Former Kampar stray now renamed Sibelle is enjoying a comfortable bed in Quebec, Canada. She also has two paw siblings to play with. — Pix By  Iara Ramananstas
Former Kampar stray now renamed Sibelle is enjoying a comfortable bed in Quebec, Canada. She also has two paw siblings to play with. — Pix By Iara Ramananstas

On February 6, Sibelle was put on a flight and arrived 30 hours later at Ramananstas’ home.

“Before arriving, Iara prepared Sibelle’s bed and toys. She even asked me to get Sibelle’s body measurement so that she could get clothing for Sibelle. Sibelle also has two paw siblings to play with now. Something she would not get if she is a stray,” said Soong.

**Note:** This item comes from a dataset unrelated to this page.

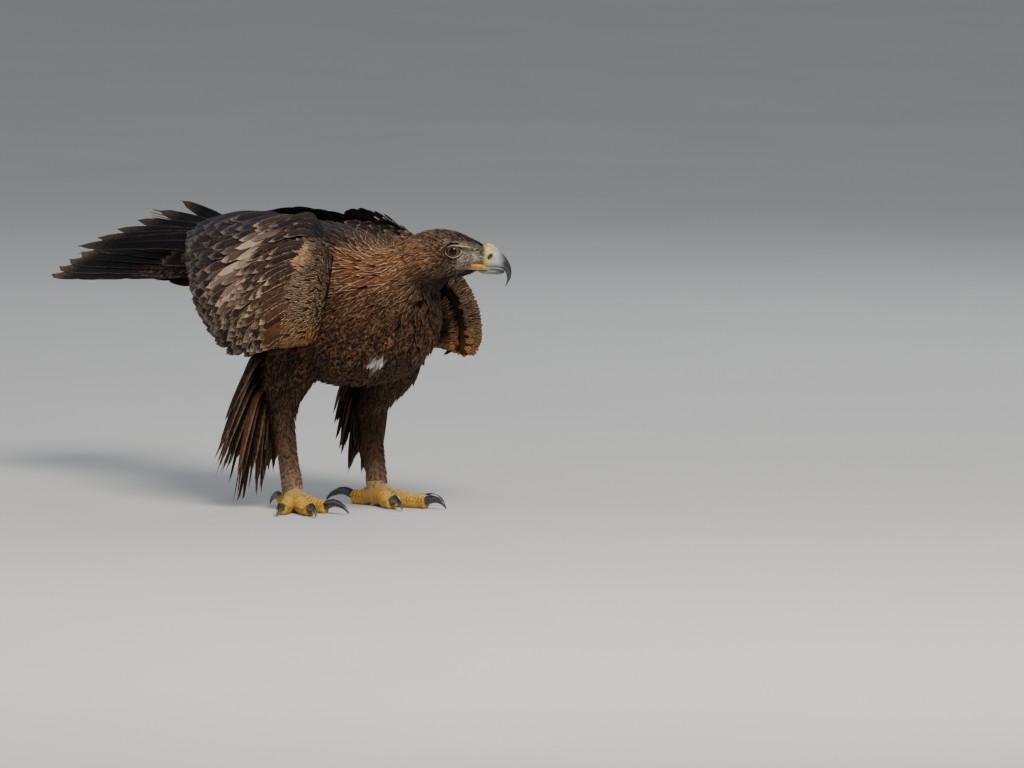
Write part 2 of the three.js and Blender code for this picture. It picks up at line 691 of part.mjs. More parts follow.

Following Sibella’s successful adoption, ISPCA hopes that more strays will have a happy story like Sibelle.

“ISPCA cannot make it by itself. We need everyone’s assistance. Do not hurt strays even if you do not like them,” he said.

Meanwhile, Ramananstas said Sibelle was coping well since arriving in Canada.

“We are now training Sibelle to go outside to urinate or defecate. Also we are showing her to wait her turn to eat. The first command we are showing her is No, and also sit,” she said.

 

 

Ramananstas said Sibella might need three months to adjust to the new house.

“We have to make sure she understands all three dogs have to respect each other. No dog is allowed to bite or attack. If she tries to bite, we say ‘No’ and put her in her cage for two minutes for her to calm down,” she added.

When the weather gets warmer, Sibelle will also be taking long walks so she can learn how to socialise with other dogs and people that she will meet, added Ramananstas.

Asked why she decided to rescue Sibelle despite the many strays in the area, Ramananstas said she took pity on Sibelle.

“She was hungry, all by herself. The other strays were far from her. She was very lonely,” added Ramananstas, noting that Sibelle was named from a mix of the name of the plant she was found (Sibelco) and Belle which means pretty in French.

Ramananstas hoped that the people would donate to help the strays.

“Even if it’s RM5. So that they can sterilise more dogs which would decrease the number of strays,” she added.